| WHAT IS EXPECTED |
Only the number is wanted: count the lines that contain "tree".

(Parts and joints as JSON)
___
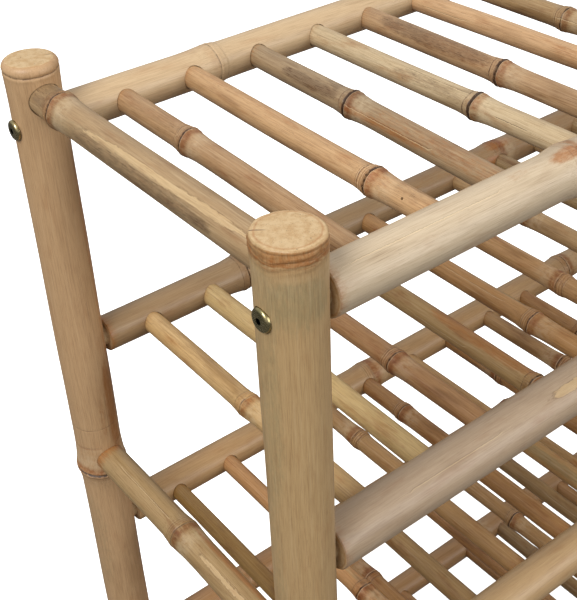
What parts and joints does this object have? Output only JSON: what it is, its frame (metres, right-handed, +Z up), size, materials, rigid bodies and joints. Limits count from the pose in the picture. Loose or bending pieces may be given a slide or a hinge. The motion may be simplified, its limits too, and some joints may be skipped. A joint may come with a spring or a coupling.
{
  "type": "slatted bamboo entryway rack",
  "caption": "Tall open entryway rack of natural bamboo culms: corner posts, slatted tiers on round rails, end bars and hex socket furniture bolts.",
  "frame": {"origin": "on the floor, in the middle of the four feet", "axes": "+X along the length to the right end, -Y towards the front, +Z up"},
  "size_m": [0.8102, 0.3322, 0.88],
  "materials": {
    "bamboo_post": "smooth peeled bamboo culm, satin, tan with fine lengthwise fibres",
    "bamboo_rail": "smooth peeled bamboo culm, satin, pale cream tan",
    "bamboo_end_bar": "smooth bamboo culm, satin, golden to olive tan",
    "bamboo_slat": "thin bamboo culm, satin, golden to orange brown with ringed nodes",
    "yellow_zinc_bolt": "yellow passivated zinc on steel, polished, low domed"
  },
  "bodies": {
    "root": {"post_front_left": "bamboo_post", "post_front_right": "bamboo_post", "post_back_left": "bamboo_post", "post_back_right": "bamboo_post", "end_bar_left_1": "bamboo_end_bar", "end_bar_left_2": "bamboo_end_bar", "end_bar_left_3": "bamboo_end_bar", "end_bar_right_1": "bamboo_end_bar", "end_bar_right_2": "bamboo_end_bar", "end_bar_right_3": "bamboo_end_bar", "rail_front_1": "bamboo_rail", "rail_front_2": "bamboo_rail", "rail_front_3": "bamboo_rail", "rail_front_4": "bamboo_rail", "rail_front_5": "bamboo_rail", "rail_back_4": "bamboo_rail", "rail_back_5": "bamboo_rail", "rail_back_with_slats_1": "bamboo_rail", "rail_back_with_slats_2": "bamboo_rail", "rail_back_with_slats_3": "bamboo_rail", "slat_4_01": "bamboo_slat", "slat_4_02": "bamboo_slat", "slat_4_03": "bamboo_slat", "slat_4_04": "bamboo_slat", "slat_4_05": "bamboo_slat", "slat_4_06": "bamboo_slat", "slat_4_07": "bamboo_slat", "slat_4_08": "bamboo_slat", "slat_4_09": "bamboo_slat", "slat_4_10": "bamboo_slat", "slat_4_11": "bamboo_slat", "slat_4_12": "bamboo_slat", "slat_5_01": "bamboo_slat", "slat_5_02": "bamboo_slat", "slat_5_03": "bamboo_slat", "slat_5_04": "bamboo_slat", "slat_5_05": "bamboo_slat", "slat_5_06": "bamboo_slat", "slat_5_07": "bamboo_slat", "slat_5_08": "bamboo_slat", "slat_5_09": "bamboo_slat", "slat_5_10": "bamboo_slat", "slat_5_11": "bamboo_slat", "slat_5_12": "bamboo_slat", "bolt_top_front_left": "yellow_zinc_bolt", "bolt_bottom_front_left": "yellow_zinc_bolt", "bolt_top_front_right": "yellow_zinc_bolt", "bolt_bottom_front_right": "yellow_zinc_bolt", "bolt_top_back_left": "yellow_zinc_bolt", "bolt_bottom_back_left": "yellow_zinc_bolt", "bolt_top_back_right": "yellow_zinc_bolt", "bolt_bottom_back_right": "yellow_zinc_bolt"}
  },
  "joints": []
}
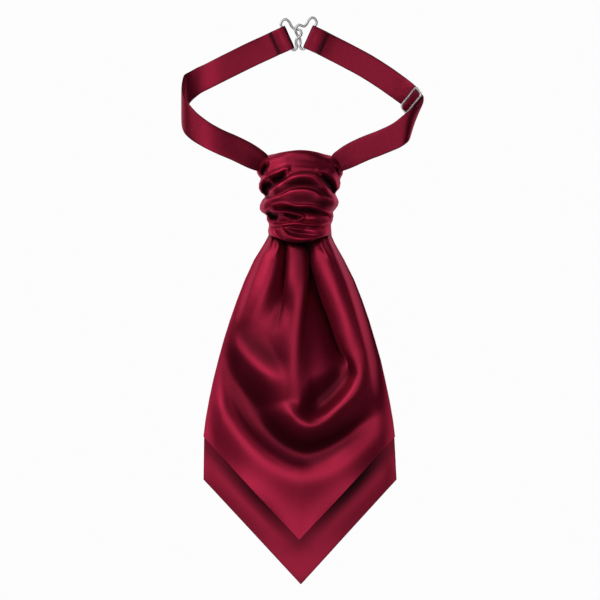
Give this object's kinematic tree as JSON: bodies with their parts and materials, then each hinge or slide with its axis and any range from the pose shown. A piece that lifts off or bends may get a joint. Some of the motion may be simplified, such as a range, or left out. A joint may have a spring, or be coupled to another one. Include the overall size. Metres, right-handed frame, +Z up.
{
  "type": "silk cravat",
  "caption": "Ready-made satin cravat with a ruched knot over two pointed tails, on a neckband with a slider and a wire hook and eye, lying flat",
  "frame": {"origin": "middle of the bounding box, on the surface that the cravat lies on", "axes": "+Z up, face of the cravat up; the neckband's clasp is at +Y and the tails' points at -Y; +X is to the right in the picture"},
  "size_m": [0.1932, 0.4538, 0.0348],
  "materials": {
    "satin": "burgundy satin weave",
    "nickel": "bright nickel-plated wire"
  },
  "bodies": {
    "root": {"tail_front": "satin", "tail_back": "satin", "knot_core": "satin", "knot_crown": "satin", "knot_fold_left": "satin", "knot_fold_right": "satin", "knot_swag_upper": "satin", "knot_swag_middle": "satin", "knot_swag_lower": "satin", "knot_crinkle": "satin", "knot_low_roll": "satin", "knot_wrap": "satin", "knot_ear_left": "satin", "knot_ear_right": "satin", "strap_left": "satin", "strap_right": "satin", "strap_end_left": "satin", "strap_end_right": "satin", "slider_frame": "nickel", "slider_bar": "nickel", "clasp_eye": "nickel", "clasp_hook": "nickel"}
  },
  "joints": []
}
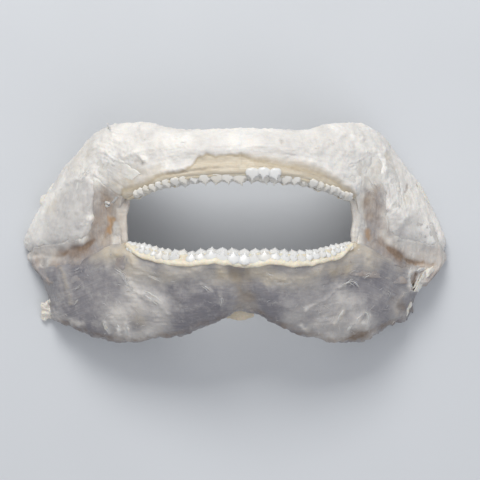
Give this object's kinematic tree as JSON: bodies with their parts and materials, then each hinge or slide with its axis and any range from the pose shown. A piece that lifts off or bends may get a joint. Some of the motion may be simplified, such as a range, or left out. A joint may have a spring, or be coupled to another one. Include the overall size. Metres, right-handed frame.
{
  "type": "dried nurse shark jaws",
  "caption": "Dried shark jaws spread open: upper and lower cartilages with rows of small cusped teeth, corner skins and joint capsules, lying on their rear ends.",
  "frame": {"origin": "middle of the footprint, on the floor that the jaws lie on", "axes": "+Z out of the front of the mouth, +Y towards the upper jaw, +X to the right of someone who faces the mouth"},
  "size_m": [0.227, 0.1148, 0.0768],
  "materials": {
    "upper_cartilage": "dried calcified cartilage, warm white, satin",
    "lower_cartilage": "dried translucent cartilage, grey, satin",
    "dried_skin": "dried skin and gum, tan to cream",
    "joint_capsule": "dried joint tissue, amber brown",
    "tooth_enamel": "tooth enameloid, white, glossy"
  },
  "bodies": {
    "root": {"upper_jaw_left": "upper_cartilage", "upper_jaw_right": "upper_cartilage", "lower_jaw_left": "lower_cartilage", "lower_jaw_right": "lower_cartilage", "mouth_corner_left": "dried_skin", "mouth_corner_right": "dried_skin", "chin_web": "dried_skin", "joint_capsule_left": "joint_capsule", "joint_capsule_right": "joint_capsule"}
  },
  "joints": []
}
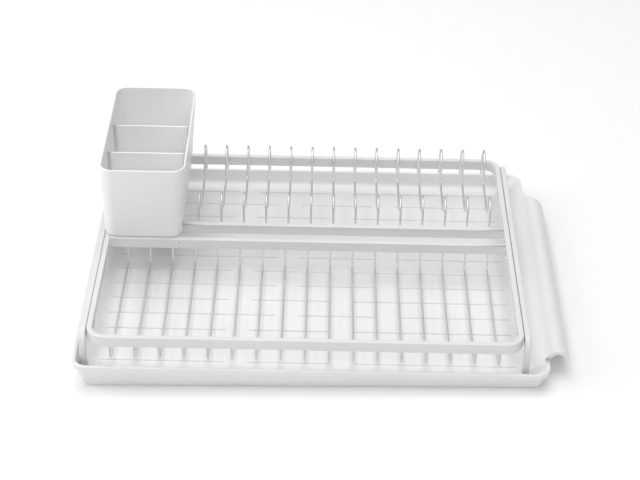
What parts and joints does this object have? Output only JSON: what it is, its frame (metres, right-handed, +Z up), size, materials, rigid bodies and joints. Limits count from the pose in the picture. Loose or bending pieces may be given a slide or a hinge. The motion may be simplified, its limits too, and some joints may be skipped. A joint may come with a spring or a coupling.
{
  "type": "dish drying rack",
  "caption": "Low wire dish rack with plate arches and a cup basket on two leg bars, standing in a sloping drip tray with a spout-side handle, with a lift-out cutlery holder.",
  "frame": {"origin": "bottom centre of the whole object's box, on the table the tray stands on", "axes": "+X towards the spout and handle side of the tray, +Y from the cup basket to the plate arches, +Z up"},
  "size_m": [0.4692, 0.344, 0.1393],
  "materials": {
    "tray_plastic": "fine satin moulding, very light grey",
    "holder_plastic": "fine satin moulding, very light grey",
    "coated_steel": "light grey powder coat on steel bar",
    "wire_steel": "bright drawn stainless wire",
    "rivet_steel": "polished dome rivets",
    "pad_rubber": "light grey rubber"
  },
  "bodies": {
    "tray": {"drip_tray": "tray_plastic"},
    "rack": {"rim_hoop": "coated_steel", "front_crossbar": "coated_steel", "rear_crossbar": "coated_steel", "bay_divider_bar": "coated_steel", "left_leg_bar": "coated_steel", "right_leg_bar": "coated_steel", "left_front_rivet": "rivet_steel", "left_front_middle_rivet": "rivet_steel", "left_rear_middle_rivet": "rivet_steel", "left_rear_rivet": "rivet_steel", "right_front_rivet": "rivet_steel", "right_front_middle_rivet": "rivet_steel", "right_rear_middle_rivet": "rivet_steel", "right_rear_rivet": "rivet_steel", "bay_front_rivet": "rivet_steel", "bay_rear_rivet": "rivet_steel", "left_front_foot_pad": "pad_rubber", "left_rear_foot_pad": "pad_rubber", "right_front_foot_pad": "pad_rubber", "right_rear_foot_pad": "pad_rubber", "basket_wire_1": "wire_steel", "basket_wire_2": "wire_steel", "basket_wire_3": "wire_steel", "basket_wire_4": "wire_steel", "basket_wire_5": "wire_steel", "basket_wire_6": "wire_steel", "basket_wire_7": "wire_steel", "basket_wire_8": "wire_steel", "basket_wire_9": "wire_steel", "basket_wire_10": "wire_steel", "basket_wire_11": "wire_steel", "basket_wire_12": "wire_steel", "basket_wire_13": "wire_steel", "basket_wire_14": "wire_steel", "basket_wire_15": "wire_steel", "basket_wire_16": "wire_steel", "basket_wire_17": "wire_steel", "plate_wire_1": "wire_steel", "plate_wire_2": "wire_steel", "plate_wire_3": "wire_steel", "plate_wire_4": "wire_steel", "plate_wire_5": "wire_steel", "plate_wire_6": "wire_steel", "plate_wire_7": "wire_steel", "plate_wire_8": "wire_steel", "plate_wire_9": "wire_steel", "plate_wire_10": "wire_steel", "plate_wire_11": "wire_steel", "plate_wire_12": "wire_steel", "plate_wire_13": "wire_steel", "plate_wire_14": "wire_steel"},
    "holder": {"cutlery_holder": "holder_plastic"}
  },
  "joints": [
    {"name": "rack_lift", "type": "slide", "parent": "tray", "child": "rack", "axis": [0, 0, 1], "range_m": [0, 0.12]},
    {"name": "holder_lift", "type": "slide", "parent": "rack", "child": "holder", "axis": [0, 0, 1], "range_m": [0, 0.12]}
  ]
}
___
| RESULT BELOW |
2